Em declarações feitas domingo à noite, as campanhas de Cruz e Kasich anunciaram que irão fazer «esforços conjuntos» nas primárias dos próximos três estados: no Indiana, Kasich apelará ao voto Cruz; no Oregon e no Novo México, será Ted a endossar o governador do Ohio.

A ideia é que, nesses três estados 'winner takes all', Donald Trump perca para o opositor com melhores condições de o travar. 

Uma estranha aliança, no mínimo, tão grandes são as diferenças ideológicas entre o ultraconservador texano Ted Cruz e o moderado governador do Ohio (que até concorda com a Reforma da Saúde de Obama), John Kasich.

Moral da história: Trump vai ser o mais votado, pode até chegar relativamente próximo do número mágico (pelo menos passará dos quatro dígitos), mas um cenário de «brokered convention» em Cleveland, com vontade assumida de vários setores do Partido Republicano de barrar o caminho à nomeação de Donald, passou em poucas semanas de puro «wishful thinking» a hipótese a considerar seriamente.

Nas últimas semanas, houve sinais a reforçar este cenário.

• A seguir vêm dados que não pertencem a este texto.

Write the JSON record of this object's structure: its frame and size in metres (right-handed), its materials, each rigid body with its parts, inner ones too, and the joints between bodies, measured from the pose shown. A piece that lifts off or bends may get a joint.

A força de Trump nas urnas é quase proporcional à sua fraqueza nas estruturas partidárias. Donald perdeu para Cruz disputas na atribuição de delegados (65 em 94 só no último sábado, com os 25 do Kentucky ainda por definir).

No Maine, de 20 que estavam em aberto, 19 foram para Cruz, só um para Donald; Ted somou mais nove no Minnesota, único estado ganho nas urnas por Marco Rubio, ganhando mais algumas «migalhas» noutros estados que tinham delegados em aberto.

Podem sobrar dúvidas, no plano político, sobre o que se vai passar nas convenções e depois em novembro.

Mas resta uma certeza: ao contrário do que Trump está a dizer a multidões ávidas por uma boa sanha persecutória, a América continua mesmo a ser grande.